C'est un problème parce que lorsqu'il y a une violation de la vie privée, le fait d'être filmé en permanence à son insu par des drones qui enregistrent les images sur une carte vidéo, c'est une atteinte importante et grave à cette vie privée. D'abord parce que ça peut concerner n'importe qui sur tous les lieux de vie publique, mais également parce que ces drones peuvent prendre des images de lieux privés, puisqu'il y a 40 mètres de hauteur. Vous avez donc des images d'appartement qui peuvent être prises. Et c'est grave, parce que pour qu'il y ait une atteinte nécessaire et légitime à la vie privée, encore faut-il un cadre légal. Or, il n'y a strictement aucune loi qui réglemente et qui permet l'utilisation de ces drones. Leur utilisation porte atteinte également à tout ce qui est traitement des données personnelles. La préfecture nous dit que toutes ces images sont supprimées de la carte mémoire après transmission. Mais il y a déjà traitement de données dès lors qu'il y a captation et transmission à n'importe qui. N'importe qui au niveau de l'État peut avoir accès à vos images. C'est la raison pour laquelle on considère que cette utilisation des drones n'est pas réglementaire, n'est pas légale, et n'est pas constitutionnelle et nous en demandons la suspension.

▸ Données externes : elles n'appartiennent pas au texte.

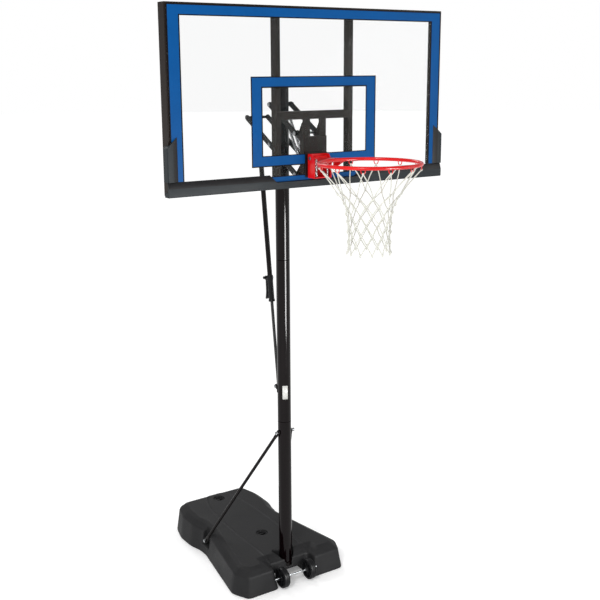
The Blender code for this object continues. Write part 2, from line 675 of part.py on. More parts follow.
def build_frame():
    y = (FRAME_FRONT, FRAME_BACK)
    side_inner = FRAME_HALF - FRAME_WIDTH
    rails = (
        ("frame_top_rail", (FRAME_TOP - FRAME_WIDTH, FRAME_TOP)),
        ("frame_bottom_rail", (FRAME_BOTTOM, FRAME_BOTTOM + FRAME_WIDTH)),
    )
    for name, z in rails:
        tube, cuts = hollow_tube("X", (-side_inner + GAP, side_inner - GAP), (y, z))
        add_part(name, tube, "frame_paint", "board_axis", cuts)
    for side, name in ((-1, "frame_left_rail"), (1, "frame_right_rail")):
        x = sorted((side * side_inner, side * FRAME_HALF))
        tube, cuts = hollow_tube("Z", (FRAME_BOTTOM, FRAME_TOP), (x, y), closed_top=True)
        add_part(name, tube, "frame_paint", "board_axis", cuts)
    depth = (FRAME_FRONT, FRAME_FRONT + STRUT_DEPTH)
    z = (FRAME_BOTTOM + FRAME_WIDTH + GAP, FRAME_TOP - FRAME_WIDTH - GAP)
    for side, name in ((-1, "frame_strut_left"), (1, "frame_strut_right")):
        x = sorted((side * (STRUT_X - STRUT_WIDTH / 2), side * (STRUT_X + STRUT_WIDTH / 2)))
        tube, cuts = hollow_tube("Z", z, (x, depth))
        add_part(name, tube, "frame_paint", "board_axis", cuts)
    low = RIM_HEIGHT + CROSS_BAR_ABOVE_RIM
    half = STRUT_X - STRUT_WIDTH / 2 - GAP
    tube, cuts = hollow_tube("X", (-half, half), (depth, (low, low + CROSS_BAR_HEIGHT)))
    add_part("frame_cross_bar", tube, "frame_paint", "board_axis", cuts)


def rim_bolt_places():
    return [(side * (EAR_INNER - RIM_BOLT_HEAD - 0.0006), RIM_HEIGHT - 0.072) for side in (-1, 1)]


def build_sheet():
    half = BOARD_WIDTH / 2
    outline = [(-half, BOARD_BOTTOM), (half, BOARD_BOTTOM), (half, BOARD_TOP), (-half, BOARD_TOP)]
    holes = [circle(place, RIM_BOLT + RUNNING, 12) for place in rim_bolt_places()]
    sheet = plate(outline, "Y", BOARD_FACE, BOARD_FACE + SHEET_THICKNESS, holes)
    add_part("backboard_sheet", sheet, "acrylic", "board_axis")


def build_brackets():
    """Behind the sheet: a backing plate for the rim, and two bent brackets whose ears hold the arms."""
    bolts = [circle(place, RIM_BOLT + RUNNING, 12) for place in rim_bolt_places()]
    low = FRAME_BOTTOM + FRAME_WIDTH + GAP
    top = RIM_HEIGHT + CROSS_BAR_ABOVE_RIM - GAP
    half = EAR_OUTER + 0.014
    outline = [(-half, low), (half, low), (half, RIM_HEIGHT + 0.097), (-half, RIM_HEIGHT + 0.097)]
    front, back = FRAME_FRONT, FRAME_FRONT + 0.006
    add_part("rim_backing_plate", plate(outline, "Y", front, back, bolts), "frame_paint", "board_axis")
    web = (back + GAP, back + GAP + 0.004)
    hole = BOLT_RADIUS + RUNNING
    rear, lug = FRONT_PIVOT[0], 0.0148
    upper = FRONT_PIVOT[1] + ARM_SPACING
    for side, name in ((-1, "left"), (1, "right")):
        ear = [(web[1] - 0.001, top), (web[1] - 0.001, low)]
        ear += [(FRAME_BACK + 0.003, low)]
        ear += arc((rear, FRONT_PIVOT[1]), lug, 180, 390, 8)
        ear += [(rear - 0.022, FRONT_PIVOT[1] + 0.045), (rear - 0.022, upper - 0.040)]
        ear += arc((rear, upper), lug, -20, 150, 8)
        ear += [(rear - 0.034, upper + 0.045), (web[1] + 0.012, top)]
        holes = [circle(FRONT_PIVOT, hole, 16), circle((rear, upper), hole, 16)]
        ear_plate = plate(ear, "X", *sorted((side * EAR_INNER, side * EAR_OUTER)), holes)
        x = sorted((side * (EAR_INNER - 0.020), side * half))
        web_holes = [circle(place, RIM_BOLT + RUNNING, 12) for place in rim_bolt_places() if place[0] * side > 0]
        outline = [(x[0], low), (x[1], low), (x[1], top), (x[0], top)]
        web_plate = plate(outline, "Y", *web, web_holes)
        add_part(f"board_bracket_{name}", web_plate, "frame_paint", "board_axis", joins=[ear_plate])


def pad_pocket():
    """The room that the sheet and its frame take inside the pad."""
    clear = 0.0008
    return block(
        (-FRAME_HALF - clear, FRAME_HALF + clear),
        (BOARD_FACE - clear, FRAME_BACK + clear),
        (FRAME_BOTTOM - clear, FRAME_TOP + 0.1),
    )


def build_pad():
    """A moulded edge pad: a long lower piece with a bevelled lip, and a tall piece on each side."""
    face, proud = BOARD_FACE, BOARD_FACE - PAD_PROUD
    back = face + PAD_BACK
    bottom, lip, crease = FRAME_BOTTOM - PAD_FLOOR, BOARD_BOTTOM + PAD_LIP, BOARD_BOTTOM + PAD_CREASE
    half, edge = FRAME_HALF + PAD_SIDE, FRAME_HALF - 0.010

    def section(x, top, fold):
        points = [
            (face - 0.001, top), (proud, fold), (proud, bottom + 0.004), (proud + 0.003, bottom),
            (back, bottom), (back, FRAME_BOTTOM + 0.018), (face, FRAME_BOTTOM + 0.018),
        ]
        return [(x, y, z) for y, z in points]

    tray = BOARD_BOTTOM + PAD_TRAY
    stations = [(half - 0.0025, lip, crease), (0.256, lip, crease), (0.222, tray, tray - 0.003)]
    rings = [section(-x, top, fold) for x, top, fold in stations]
    rings += [section(x, top, fold) for x, top, fold in reversed(stations)]
    add_part("pad_bottom", lofted(rings), "pad_plastic", "board_axis", [pad_pocket()])
    for side, name in ((-1, "left"), (1, "right")):
        inner = BOARD_WIDTH / 2 - PAD_COVER
        outline = [
            (inner, face - 0.001), (inner + 0.024, proud), (half - 0.004, proud), (half, proud + 0.004),
            (half, back), (edge, back), (edge, face), (inner, face),
        ]

        def ring(height):
            return [(side * x, y, height(x)) for x, y in outline]

        def top_edge(x):
            return BOARD_BOTTOM + SIDE_PAD_TOP + (half - x) * SIDE_PAD_SLOPE

        tall = lofted([ring(lambda x: lip + GAP), ring(lambda x: top_edge(x) - 0.004), ring(top_edge)])
        add_part(f"pad_side_{name}", tall, "pad_plastic", "board_axis", [pad_pocket()])


# ---------------------------------------------------------------- rim

def build_rim_housing():
    """On the board: a black mounting plate, a red folded housing, its bolts and the breakaway pin."""
    places = rim_bolt_places()
    bolts = [circle(place, RIM_BOLT + RUNNING, 12) for place in places]
    top, low = RIM_HEIGHT + 0.016, RIM_HEIGHT - 0.094
    front = BOARD_FACE - GAP
    wide = HOUSING_HALF + 0.014
    outline = [(-wide, low + 0.004), (wide, low + 0.004), (wide, top + 0.004), (-wide, top + 0.004)]
    add_part("rim_mount_plate", plate(outline, "Y", front - 0.005, front, bolts), "black_paint", "board_axis")
    back = front - 0.005 - GAP
    half, wall = HOUSING_HALF, 0.0035
    lip = back - 0.052
    web = plate([(-half, low), (half, low), (half, top), (-half, top)], "Y", back - wall, back, bolts)
    shelf = block((-half, half), (lip, back - 0.001), (low, low + 0.004))
    cheek = [(back - 0.001, low), (back - 0.001, top), (HINGE[0] - 0.014, top), (lip, top - 0.030), (lip, low)]
    cheeks = [plate(cheek, "X", *sorted((side * (half - wall), side * half))) for side in (-1, 1)]
    cuts = [cross_rod(HINGE, 0.1, 0.005 + RUNNING, 16)]
    add_part("rim_housing", web, "rim_red", "board_axis", cuts, [shelf, *cheeks])
    add_part("breakaway_pin", bolt(HINGE, half + 0.001, 0.005, 0.0085), "zinc", "board_axis")
    for (x, z), name in zip(places, ("left", "right")):
        head, shank = RIM_BOLT_HEAD, RIM_BOLT
        profile = [
            (0, -0.0095), (head * 0.6, -0.0095), (head, -0.0075), (head, -0.0040), (shank, -0.0040),
            (shank, 0.0245), (head, 0.0245), (head, 0.0295), (0, 0.0295),
        ]
        spindle = turned(profile, (x, back, z), (0, 1, 0), 14)
        add_part(f"rim_bolt_{name}", spindle, "zinc", "board_axis")


def build_yoke():
    """The moving plate between the pin and the ring, with a rolled knuckle and two gussets below."""
    z0, z1 = RIM_HEIGHT - 0.004, RIM_HEIGHT
    half = HOUSING_HALF - 0.006
    reach = RING_RADIUS + RING_TUBE + GAP
    ring_side = arc((0, RING_CENTRE), reach, 62, 118, 12)
    rear = HINGE[0] - 0.0075
    outline = [(half, rear), (half, HINGE[0] - 0.050)] + ring_side + [(-half, HINGE[0] - 0.050), (-half, rear)]
    holes = [circle((side * 0.031, HINGE[0] - 0.024), 0.0075, 14) for side in (-1, 1)]
    knuckle = cross_rod(HINGE, half, 0.0095, 20, bore=0.005 + RUNNING)
    near, far = HINGE[0] - 0.060, RING_CENTRE + reach + 0.004
    gussets = []
    for side in (-1, 1):
        x = sorted((side * (half - 0.004), side * half))
        outline_below = [(near, z0 + 0.001), (near, z0 - 0.048), (far, z0 - 0.004), (far, z0 + 0.001)]
        gussets.append(plate(outline_below, "X", *x))
    add_part("rim_yoke", plate(outline, "Z", z0, z1, holes), "rim_red", "rim_axis", joins=[knuckle, *gussets])


def build_ring():
    mesh = bmesh.new()
    around, rings = 8, 64
    for k in range(rings):
        turn = 2 * pi * k / rings
        for j in range(around):
            roll = 2 * pi * j / around
            reach = RING_RADIUS + RING_TUBE * cos(roll)
            place = (reach * cos(turn), RING_CENTRE + reach * sin(turn), RIM_HEIGHT + RING_TUBE * sin(roll))
            mesh.verts.new(place)
    mesh.verts.ensure_lookup_table()
    for k in range(rings):
        for j in range(around):
            near, far = k * around, (k + 1) % rings * around
            after = (j + 1) % around
            mesh.faces.new([mesh.verts[i] for i in (near + j, far + j, far + after, near + after)])
    add_part("rim_ring", mesh, "rim_red", "rim_axis")


def build_rim_springs():
    """Two vertical springs that hold the yoke up against its stop, each round its own guide rod."""
    low = RIM_HEIGHT - 0.090
    for side, name in ((-1, "left"), (1, "right")):
        x, y = side * 0.031, HINGE[0] - 0.024
        start, stop = (x, y, low + GAP), (x, y, RIM_HEIGHT - 0.004 - GAP)
        add_part(f"rim_spring_{name}", rod(start, stop, 0.0070, 14, bore=0.0042), "spring_steel", "board_axis")


def build_net():
    """The outer shape of the net: a thin tapered sleeve, open at both ends."""
    top = RIM_HEIGHT - RING_TUBE - 0.004
    shape = [
        (0.0, 0.2215), (0.12, 0.190), (0.27, 0.160), (0.36, 0.134), (0.46, 0.110), (0.85, 0.100), (1.0, 0.102),
    ]
    outer = [(radius, top - NET_LENGTH * down) for down, radius in shape]
    inner = [(radius - NET_WALL, height) for radius, height in reversed(outer)]
    sleeve = turned(outer + inner, (0, RING_CENTRE, 0), (0, 0, 1), 20)
    add_part("net", sleeve, "net_cord", "rim_axis")


# ---------------------------------------------------------------- assembly

def main():
    clear_scene()
    make_finish("tank_plastic", (0.034, 0.034, 0.036), 0.55)
    make_finish("black_plastic", (0.012, 0.012, 0.013), 0.42)
    make_finish("pole_paint", (0.012, 0.010, 0.011), 0.22)
    make_finish("black_paint", (0.012, 0.012, 0.012), 0.35)
    make_finish("frame_paint", (0.026, 0.021, 0.018), 0.38)
    make_finish("pad_plastic", (0.030, 0.036, 0.036), 0.60)
    make_finish("acrylic", (0.92, 0.95, 0.97), 0.04, alpha=0.15)
    make_finish("rim_red", (0.75, 0.030, 0.026), 0.32)
    make_finish("zinc", (0.60, 0.60, 0.58), 0.30, 1.0)
    make_finish("spring_steel", (0.55, 0.55, 0.56), 0.28, 1.0)
    make_finish("net_cord", (0.86, 0.86, 0.82), 0.80)
    add_pivot("hoop", (0, 0, 0))
    add_pivot("lower_arm_axis", (0, *LOWER_PIVOT), "hoop")
    add_pivot("upper_arm_axis", (0, *UPPER_PIVOT), "hoop")
    add_pivot("board_axis", (0, *FRONT_PIVOT), "lower_arm_axis")
    add_pivot("rim_axis", (0, *HINGE), "board_axis")
    add_pivot("counter_spring_axis", (0, *SPRING_ANCHOR), "hoop")
    add_pivot("lift_axis", (0, *LIFT_FOOT), "hoop")
    build_base()
    build_caps()
    build_wheels()
    build_pole()
    build_braces()
    build_arms()
    build_spring_bracket()
    build_counter_springs()
    build_lift_foot()
    build_lift_rod()
    build_lift_tube()
    build_handle()
    build_frame()
    build_sheet()
    build_brackets()
    build_pad()
    build_rim_housing()
    build_yoke()
    build_ring()
    build_rim_springs()
    build_net()
    pivots["hoop"][0].location.y = ORIGIN_SHIFT


main()
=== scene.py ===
# %% [markdown]
# # A portable basketball hoop
# A water-filled tank on two wheels holds a three-piece pole. Four arms carry a clear backboard with
# a padded lower edge, a sprung red rim and a cord net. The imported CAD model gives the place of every
# piece, so this lesson adds what a solid can't show: fine round shapes, coils, cords and finishes.

# %% Load the frame
import json
import random
from math import cos, pi, radians, sin

import bmesh
import bpy
from mathutils import Matrix, Vector
from mathutils.bvhtree import BVHTree

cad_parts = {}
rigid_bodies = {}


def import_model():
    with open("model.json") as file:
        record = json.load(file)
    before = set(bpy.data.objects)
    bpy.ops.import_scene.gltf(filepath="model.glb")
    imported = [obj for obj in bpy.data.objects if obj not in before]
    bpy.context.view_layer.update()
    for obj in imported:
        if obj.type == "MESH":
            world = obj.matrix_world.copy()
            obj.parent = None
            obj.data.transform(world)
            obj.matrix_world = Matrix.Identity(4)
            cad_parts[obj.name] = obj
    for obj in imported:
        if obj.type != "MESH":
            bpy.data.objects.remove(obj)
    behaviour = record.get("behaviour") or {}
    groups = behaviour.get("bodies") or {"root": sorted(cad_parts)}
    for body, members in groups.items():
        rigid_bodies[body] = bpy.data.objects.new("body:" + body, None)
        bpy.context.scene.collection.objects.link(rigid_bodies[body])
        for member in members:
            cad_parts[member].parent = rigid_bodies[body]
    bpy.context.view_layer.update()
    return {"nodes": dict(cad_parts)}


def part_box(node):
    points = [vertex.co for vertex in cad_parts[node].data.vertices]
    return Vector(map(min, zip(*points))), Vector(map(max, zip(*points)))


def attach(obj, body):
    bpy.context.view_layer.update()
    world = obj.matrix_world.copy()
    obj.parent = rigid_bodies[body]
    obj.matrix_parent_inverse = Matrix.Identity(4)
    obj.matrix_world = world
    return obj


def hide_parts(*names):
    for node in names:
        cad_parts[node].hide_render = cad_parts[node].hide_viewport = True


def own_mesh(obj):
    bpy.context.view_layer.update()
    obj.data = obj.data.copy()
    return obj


for start_up_object in list(bpy.data.objects):
    bpy.data.objects.remove(start_up_object)
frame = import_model()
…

Le non-respect du confinement par les gens qui sont surveillés par les drones, c'est grave aussi non ?

Il y a beaucoup de choses qui sont graves mais la question, c'est de savoir quelle modèle de société on veut. Je me souviens d'images de drones dans Paris qui commencent à interpeller les personnes avec des messages vocaux. Ou bien leur usage à Nice où un père de famille et son enfant sont survolés pendant une dizaine de minutes par un drone. Le père de famille dit à la fin : "ce n'est pas de cette société que je veux". C'est exactement ça, la question qu'on doit se poser. Est-ce que la sécurité, simplement pour le confinement, nécessite d'atteindre à ce point la vie privée des individus ? Est-ce qu'on accepte d'être surveillé en permanence dans le cadre d'un impératif de santé publique ? Nous, on considère que c'est manifestement disproportionné par rapport au but poursuivi.